The two instructions above are equivalent. The following function below provides Broadcom compatible syntax.

.set sacq(i) sacq0 + i
mov -, sacq(7)

Branch instruction

bra.cond destination, target
brr.cond destination, target
bra.cond destination, target1, target2
brr.cond destination, target1, target2
bra.cond destination1, destination2, target1, target2
brr.cond destination1, destination2, target1, target2
.cond
Branch condition, optional. One of:
condition zero flag negative flag carry flag
set on all SIMD elements .allz .alln .allc
not set on all SIMD elements .allnz .allnn .allnc
set on at least one SIMD element .anyz .anyn .anyc
not set on at least one SIMD element .anynz .anynn .anync
destination, destination1, destination2
Target register or -. The destination(s) receive the PC position where the branch takes place, i.e. PC + 4, but the assignment only takes place if the branch is actually taken.
The option to have two destination registers require to specify two branch targets also. In doubt use 0 or -, e.g: brr ra_link, r0, -, r:target
target, target1, target2
Register from register file A, constant or label. Branch instructions can add two targets if one of them is a register and the other one is a constant or label.
Note that the use of odd register numbers implies .setf which is generally not intended.

bra creates an absolute branch, i.e. target must be a physical memory address.
brr creates a relative branch, i.e. it adds PC + 4 to the target.
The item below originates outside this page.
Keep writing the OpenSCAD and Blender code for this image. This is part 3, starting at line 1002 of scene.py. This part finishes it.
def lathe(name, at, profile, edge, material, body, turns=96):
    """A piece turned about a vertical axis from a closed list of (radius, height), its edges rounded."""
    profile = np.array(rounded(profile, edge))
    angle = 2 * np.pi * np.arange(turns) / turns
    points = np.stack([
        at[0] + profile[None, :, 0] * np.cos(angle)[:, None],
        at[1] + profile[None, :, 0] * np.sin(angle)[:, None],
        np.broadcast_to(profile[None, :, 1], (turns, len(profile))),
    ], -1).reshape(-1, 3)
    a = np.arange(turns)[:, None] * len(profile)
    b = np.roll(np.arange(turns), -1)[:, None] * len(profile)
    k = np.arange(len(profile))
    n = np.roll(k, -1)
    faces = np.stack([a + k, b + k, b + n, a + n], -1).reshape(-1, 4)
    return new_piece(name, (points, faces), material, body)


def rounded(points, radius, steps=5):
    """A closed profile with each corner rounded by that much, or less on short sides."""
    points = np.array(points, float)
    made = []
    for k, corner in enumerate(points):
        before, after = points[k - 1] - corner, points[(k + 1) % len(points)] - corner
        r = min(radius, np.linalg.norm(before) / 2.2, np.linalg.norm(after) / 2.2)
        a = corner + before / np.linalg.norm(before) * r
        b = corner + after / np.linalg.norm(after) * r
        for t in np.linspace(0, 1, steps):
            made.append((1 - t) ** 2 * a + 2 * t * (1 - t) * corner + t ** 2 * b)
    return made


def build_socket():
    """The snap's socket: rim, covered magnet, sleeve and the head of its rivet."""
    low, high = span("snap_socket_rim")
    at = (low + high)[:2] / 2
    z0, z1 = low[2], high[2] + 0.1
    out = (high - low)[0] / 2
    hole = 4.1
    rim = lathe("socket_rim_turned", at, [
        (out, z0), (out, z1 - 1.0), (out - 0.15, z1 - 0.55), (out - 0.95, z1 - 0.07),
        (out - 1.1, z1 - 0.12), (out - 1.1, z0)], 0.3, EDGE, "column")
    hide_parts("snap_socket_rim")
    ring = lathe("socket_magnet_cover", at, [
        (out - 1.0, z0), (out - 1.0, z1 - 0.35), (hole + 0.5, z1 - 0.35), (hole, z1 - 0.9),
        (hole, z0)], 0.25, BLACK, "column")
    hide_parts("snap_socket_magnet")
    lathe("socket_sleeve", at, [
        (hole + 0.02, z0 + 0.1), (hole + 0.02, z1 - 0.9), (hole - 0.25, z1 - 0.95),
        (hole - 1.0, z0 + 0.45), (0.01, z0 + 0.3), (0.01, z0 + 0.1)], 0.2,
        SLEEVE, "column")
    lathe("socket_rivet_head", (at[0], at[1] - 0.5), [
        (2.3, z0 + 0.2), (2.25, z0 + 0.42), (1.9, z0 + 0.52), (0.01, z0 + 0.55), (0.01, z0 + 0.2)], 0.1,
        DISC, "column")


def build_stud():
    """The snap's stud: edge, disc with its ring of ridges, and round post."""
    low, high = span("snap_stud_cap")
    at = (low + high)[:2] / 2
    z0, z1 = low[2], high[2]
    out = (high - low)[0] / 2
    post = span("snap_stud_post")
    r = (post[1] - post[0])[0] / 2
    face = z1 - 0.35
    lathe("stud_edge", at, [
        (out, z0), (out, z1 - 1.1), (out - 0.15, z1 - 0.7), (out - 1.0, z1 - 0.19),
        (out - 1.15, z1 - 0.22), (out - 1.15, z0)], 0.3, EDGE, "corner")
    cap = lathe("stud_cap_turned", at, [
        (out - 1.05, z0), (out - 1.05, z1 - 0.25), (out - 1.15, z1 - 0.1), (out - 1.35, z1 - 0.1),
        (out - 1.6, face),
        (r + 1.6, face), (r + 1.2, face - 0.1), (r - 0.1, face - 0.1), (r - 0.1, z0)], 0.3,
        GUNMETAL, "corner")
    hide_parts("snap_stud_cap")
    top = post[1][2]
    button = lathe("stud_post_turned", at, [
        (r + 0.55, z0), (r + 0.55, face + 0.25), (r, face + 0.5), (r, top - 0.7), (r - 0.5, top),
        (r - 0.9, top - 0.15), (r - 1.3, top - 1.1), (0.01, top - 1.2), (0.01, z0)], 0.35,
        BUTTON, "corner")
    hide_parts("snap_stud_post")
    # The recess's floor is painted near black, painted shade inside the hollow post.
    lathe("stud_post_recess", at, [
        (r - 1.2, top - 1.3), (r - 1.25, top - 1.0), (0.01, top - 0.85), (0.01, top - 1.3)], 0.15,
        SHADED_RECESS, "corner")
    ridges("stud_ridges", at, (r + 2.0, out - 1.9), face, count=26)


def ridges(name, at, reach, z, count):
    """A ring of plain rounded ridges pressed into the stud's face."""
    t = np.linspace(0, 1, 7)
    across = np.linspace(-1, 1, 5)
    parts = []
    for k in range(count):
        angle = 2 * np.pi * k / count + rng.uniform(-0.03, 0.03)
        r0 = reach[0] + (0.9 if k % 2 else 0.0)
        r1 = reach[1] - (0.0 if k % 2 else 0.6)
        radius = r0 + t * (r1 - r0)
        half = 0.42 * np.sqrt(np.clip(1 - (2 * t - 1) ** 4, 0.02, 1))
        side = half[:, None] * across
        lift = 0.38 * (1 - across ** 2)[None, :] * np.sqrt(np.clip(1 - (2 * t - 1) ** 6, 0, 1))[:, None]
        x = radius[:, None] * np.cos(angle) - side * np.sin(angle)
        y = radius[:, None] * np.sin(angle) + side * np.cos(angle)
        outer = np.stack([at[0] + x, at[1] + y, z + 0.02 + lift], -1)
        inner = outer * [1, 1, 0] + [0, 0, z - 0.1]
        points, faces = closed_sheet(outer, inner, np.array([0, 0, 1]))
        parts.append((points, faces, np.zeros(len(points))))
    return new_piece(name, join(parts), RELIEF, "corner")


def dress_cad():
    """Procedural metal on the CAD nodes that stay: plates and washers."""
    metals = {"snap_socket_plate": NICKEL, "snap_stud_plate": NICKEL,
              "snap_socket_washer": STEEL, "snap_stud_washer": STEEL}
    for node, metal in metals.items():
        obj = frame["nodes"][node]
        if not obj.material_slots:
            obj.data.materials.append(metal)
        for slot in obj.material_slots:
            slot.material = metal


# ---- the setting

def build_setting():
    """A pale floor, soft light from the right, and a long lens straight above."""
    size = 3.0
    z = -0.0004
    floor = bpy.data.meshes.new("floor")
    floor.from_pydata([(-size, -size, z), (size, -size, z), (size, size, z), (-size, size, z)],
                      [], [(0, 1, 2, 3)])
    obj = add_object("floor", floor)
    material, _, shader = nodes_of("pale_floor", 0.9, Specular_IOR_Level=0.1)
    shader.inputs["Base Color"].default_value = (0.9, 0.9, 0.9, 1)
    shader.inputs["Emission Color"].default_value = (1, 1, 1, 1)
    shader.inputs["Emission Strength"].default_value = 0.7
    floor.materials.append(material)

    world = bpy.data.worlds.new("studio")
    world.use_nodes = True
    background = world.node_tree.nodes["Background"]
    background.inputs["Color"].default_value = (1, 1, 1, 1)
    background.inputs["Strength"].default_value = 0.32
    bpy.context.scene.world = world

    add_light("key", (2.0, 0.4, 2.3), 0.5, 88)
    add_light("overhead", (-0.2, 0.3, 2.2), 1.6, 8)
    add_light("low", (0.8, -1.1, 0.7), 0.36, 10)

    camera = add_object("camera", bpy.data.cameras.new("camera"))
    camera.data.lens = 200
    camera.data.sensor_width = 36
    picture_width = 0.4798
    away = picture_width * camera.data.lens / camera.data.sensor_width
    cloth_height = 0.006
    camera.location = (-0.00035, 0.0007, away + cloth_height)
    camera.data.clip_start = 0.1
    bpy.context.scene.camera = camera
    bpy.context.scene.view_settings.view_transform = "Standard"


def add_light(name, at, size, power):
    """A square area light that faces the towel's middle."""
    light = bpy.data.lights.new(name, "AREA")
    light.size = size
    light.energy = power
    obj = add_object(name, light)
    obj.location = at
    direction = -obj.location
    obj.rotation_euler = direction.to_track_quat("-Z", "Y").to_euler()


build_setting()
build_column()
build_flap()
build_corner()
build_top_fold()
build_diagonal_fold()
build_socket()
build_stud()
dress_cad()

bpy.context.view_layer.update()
Remember that branch instructions are executed 3 instructions delayed, i.e. three further instructions are always executed before any branch is taken.

Signaling instruction

bkpt
thrsw
thrend
sbwait
sbdone
lthrsw
loadcv
loadc
ldcend
ldtmu0
ldtmu1
loadam
The above signals can be combined with any normal ALU instructions in one line, i.e. no load immediate, no small immediate, no semaphore and no branch. See Broadcom reference guide for details.